Indeed sync(8) has the disadvantage that you cannot prevent writes between the syscall and the EBS snapshot, so depending on the application, this can make the resulting EBS snapshot useless.

But taking a zfs snapshot is an atomic operation. Why not use that? For example:

1. snapshot the zfs at the same point in time you'd issue that ioctl on Linux
2. take the EBS snapshot at any time
3. clone the EBS snapshot to the new/other VM
4. zfs import the pool there
5. zfs rollback the filesystem to the snapshot taken in step 1 (or clone it and use that)
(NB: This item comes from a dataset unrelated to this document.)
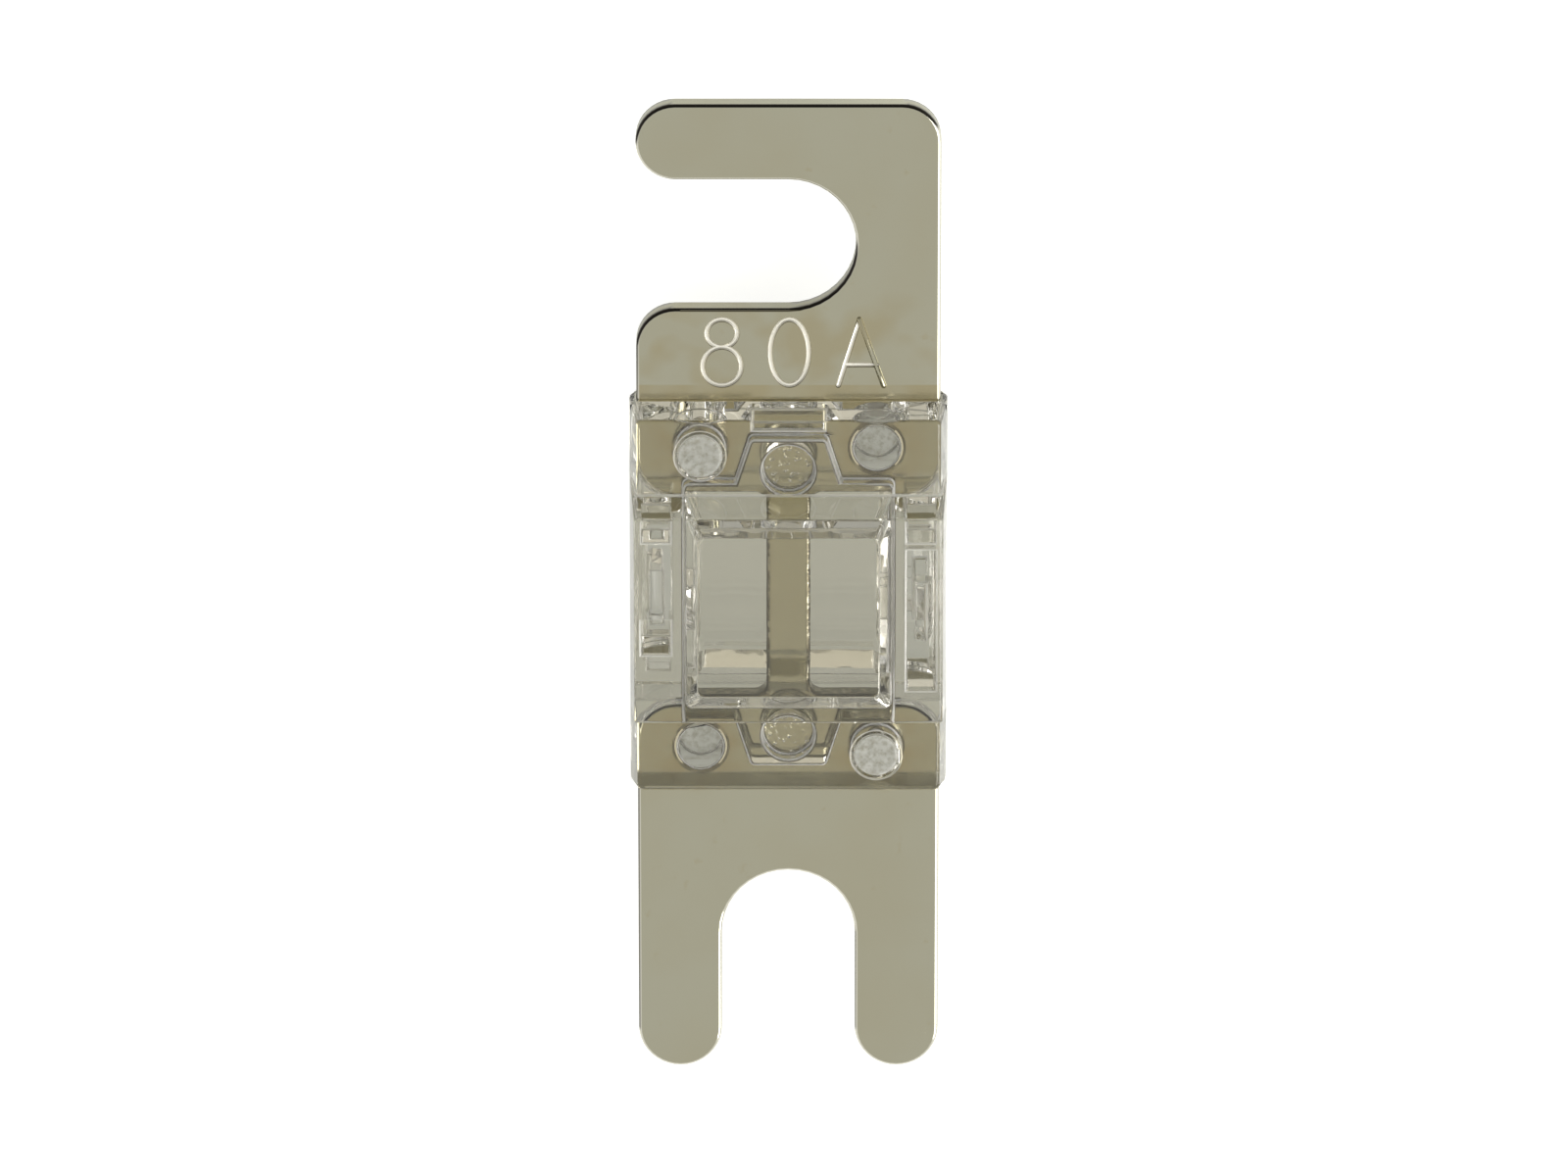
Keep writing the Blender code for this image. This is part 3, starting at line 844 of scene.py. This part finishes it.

Any writes that have been issued between the zfs snapshot and the EBS snapshot are discarded, and like that you get the exact same filesystem data as you would have gotten with ioctl. Also, taking the zfs snapshot should take much less time, because you don't have to wait for the EBS snapshot to complete before you can resume IO on the filesystem. So you don't even depend on EBS snapshots being quick when using the zfs approach, a big advantage in my opinion.